UCL's commercialisation company renames as UCL Ventures
A new identity for the expert commercialisation partner at UCL.
UCL Business Ltd, the commercialisation company of University College London, today announces that it has renamed as UCL Ventures, marking the next stage in its work to help UCL ideas, discoveries and technologies create real-world impact.
The new name follows extensive consultation with UCL academics, founders, investors, industry partners and wider stakeholders. It has been chosen to reflect the organisation’s central role in supporting UCL staff to bring their ideas, research and inventions to market through creating ventures of all kinds: from licensing breakthrough technologies and forming spinout companies to establishing social ventures.
For more than 30 years, the company has worked with UCL’s world-leading researchers to protect, develop and commercialise pioneering ideas across the full range of UCL’s academic research from life sciences, engineering, AI, deep tech, social innovation and the arts and humanities. Its work has helped create and grow global businesses, secure licensing deals and build partnerships that translate research excellence into products, services and solutions that deliver economic and societal impact.
A leading example is Autolus Therapeutics, a UCL spinout developing next-generation programmed T-cell therapies. Founded from research at UCL Cancer Institute with support from UCL Ventures, Autolus has grown into a Nasdaq-listed biopharmaceutical company with global reach, more than $1.1bn raised in investment capital and a state-of-the-art manufacturing facility in Stevenage. It is one of five UCL spinouts to have achieved a Nasdaq listing since 2018, alongside Orchard Therapeutics, Freeline Therapeutics, Achilles Therapeutics and MeiraGTx, collectively raising more than £2bn.

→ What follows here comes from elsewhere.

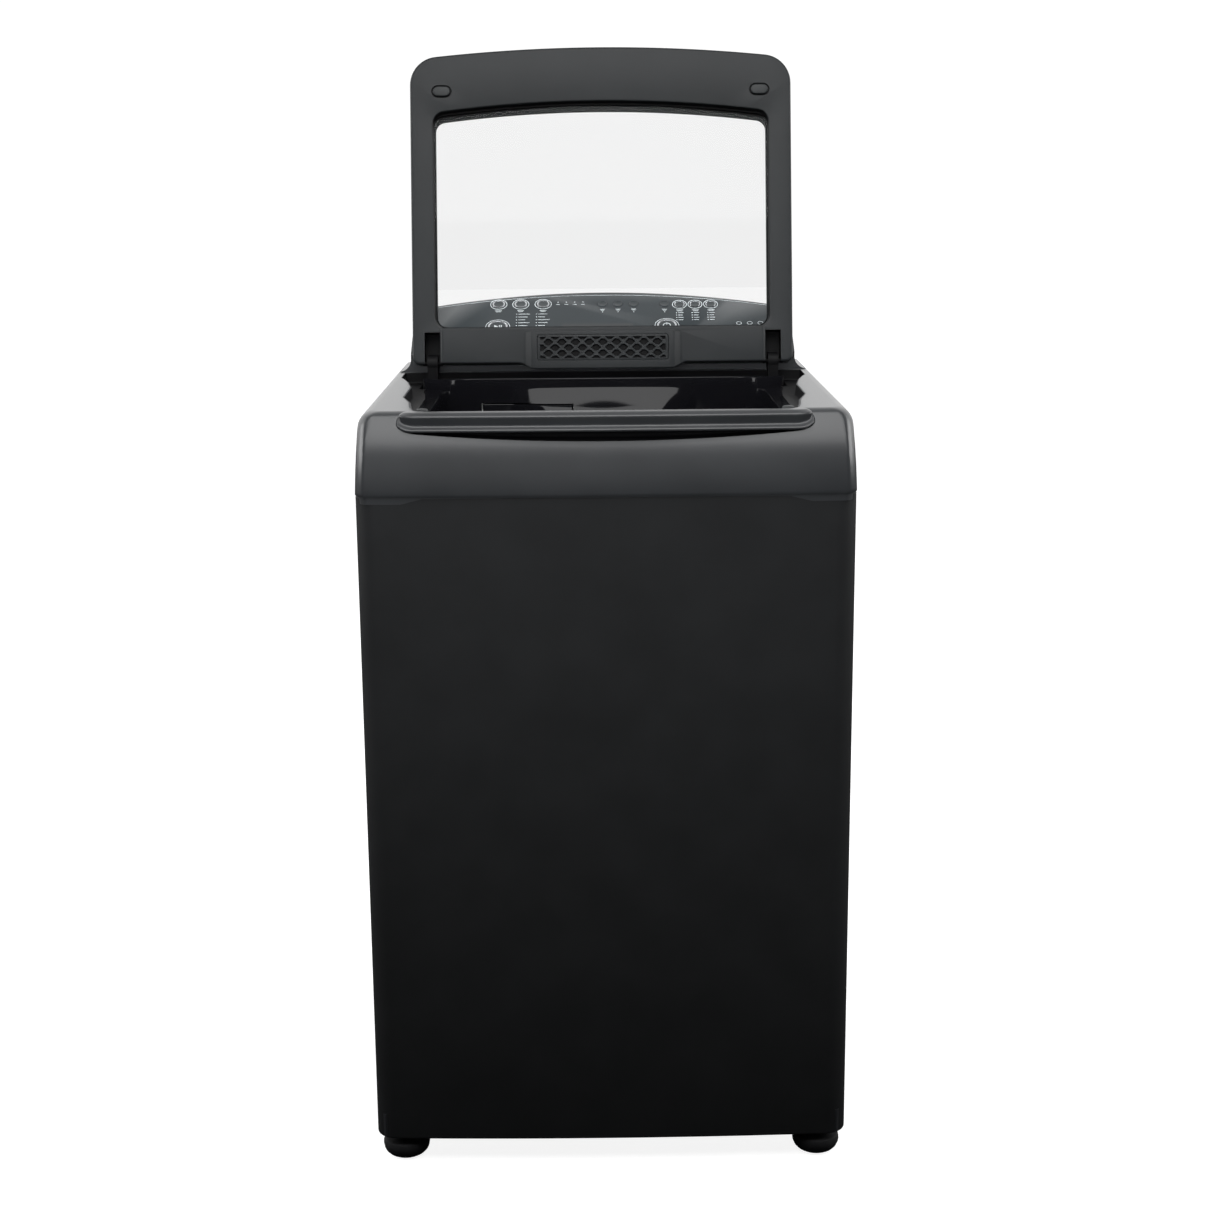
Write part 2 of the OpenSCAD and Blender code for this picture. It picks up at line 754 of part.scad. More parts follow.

The move to UCL Ventures brings the organisation’s identity closer to the language used by researchers, founders and investors, while strengthening its connection to UCL and its ambition to turn knowledge into action for public benefit.
Dr Anne Lane, Chief Executive Officer of UCL Ventures, said: “Our new name reflects what we do every day: help brilliant ideas from UCL become ventures that can change lives, improve services, strengthen the economy and address some of the world’s most pressing challenges. UCL Ventures is a clearer, more confident expression of our purpose and our partnership with the UCL community.”
She added: “Commercialisation is no longer simply about creating companies or licensing intellectual property. It is about building the right route for each idea to reach the people who need it. That might mean a spinout, a licence, a social venture, an investor partnership or a collaboration with industry. Our new identity gives us the room to describe that breadth more accurately.”
The launch of UCL Ventures is accompanied by a refreshed visual identity and a new website, designed to make it easier for academics, entrepreneurs, investors and partners to understand how to work with the organisation and access support.
UCL Ventures remains a wholly owned subsidiary of University College London and will continue to provide the specialist commercialisation, intellectual property, venture creation, licensing and investment support that has underpinned UCL’s track record as one of the UK’s leading universities for research translation and spinout formation.
The name change takes effect from 29 June 2026.
Notes to editors
About UCL Ventures
UCL Ventures is the commercialisation company of University College London. It works with UCL academics, faculties and associated hospitals to protect, develop and commercialise pioneering ideas, innovations and technologies, helping them reach markets and communities where they can deliver positive real-world impact.
The organisation supports the full commercialisation journey, including intellectual property management, licensing, venture creation, investment readiness, funding partnerships and support for spinouts and social ventures.
About UCL
University College London was established in 1826 with a new vision: to make higher education accessible to all. As London’s first university, UCL challenged convention by admitting students regardless of faith, introducing practical subjects, and later granting women access to higher education alongside men.
UCL is one of the world’s leading research-intensive universities ranked 8th in the 2026/7 QS World rankings.